At this crossroads, our country has two choices. We can withdraw from the region and allow events to take its course, or we can remain actively, militarily engaged in order to fulfill our obligations to our allies and to protect our interests. Both of these options have been tried in the past. When World War I ended, we retreated from the world and entrenched ourselves at home, allowing dictators to seize power in Europe and Asia and plunge the world into another World War. When World War II ended, we stayed engaged with the world, creating new military alliances and partnerships to combat the new threat, the Soviet Union. We face a similar choice today.

Instead of retreating and allowing the region to descend into chaos, the United States must remain militarily active in the Middle East, fulfilling our obligations to our allies and creating new military partnerships as needed. The Gulf Monarchies (Saudi Arabia, Kuwait, United Arab Emirates, ect.) look to the United States to counter Iran’s growing influence. We must show these nations that we are worthy of their trust, and the best way to do this is through a new defense alliance along the lines of the North Atlantic Treaty Organization.

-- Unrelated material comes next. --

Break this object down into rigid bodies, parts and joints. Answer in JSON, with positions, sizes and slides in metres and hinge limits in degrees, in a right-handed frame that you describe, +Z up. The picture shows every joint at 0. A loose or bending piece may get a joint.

This alliance should encompass the Gulf Monarchies, Jordan, Turkey, and Egypt. Given the worrying rise of extremist groups and Iranian influence, it is not inconceivable that Israel could be a part of this alliance system as well. A defense alliance comprising all of our allies in the Middle East, with the United States providing its direction and military muscle, would go a long way to ensure the long-term security of the region.

Such an alliance was tried in the early days of the Cold War, with the United States and Great Britain seeking to unite the Middle East against the Soviet menace to the north. Known as the Central Treaty Organization (or the Baghdad Pact), this alliance system had promise, but could not get past the politics of hate between the new Arab states and the state of Israel. Today, however, times have changed. Israel is much more widely accepted in the Middle East, having secured recognition and peace with Egypt, Jordan, and Turkey. Saudi Arabia is so concerned about Iranian nuclear ambitions that they have allowed Israel access through its airspace if Israel decides to strike at Iran. Extremist groups and Iranian power-grabs are threats to all concerned, so there is a good chance that all of the affected states mentioned could unite in a mutually beneficial defense pact under the direction of the United States.

Time is short. Iran is gaining in strength, and extremist groups are taking control of more and more territory, seeking to create a terrorist mini-state in the heart of the Middle East. The United States must be willing and able to respond to these dual threats. Because of this, we cannot retreat from our obligations in the region, but march forth boldly to confront them. A mutual defense pact between the United States and our allies in the region gives us the best chance to secure Middle Eastern security into the future. Such an option will require a continued U.S. military commitment to the region, but it is necessary in order to ensure peace and security. We faced this choice after World War I, and we opted to withdraw. We faced this choice again after World War II, and we chose to stand firm. We must stand firm again.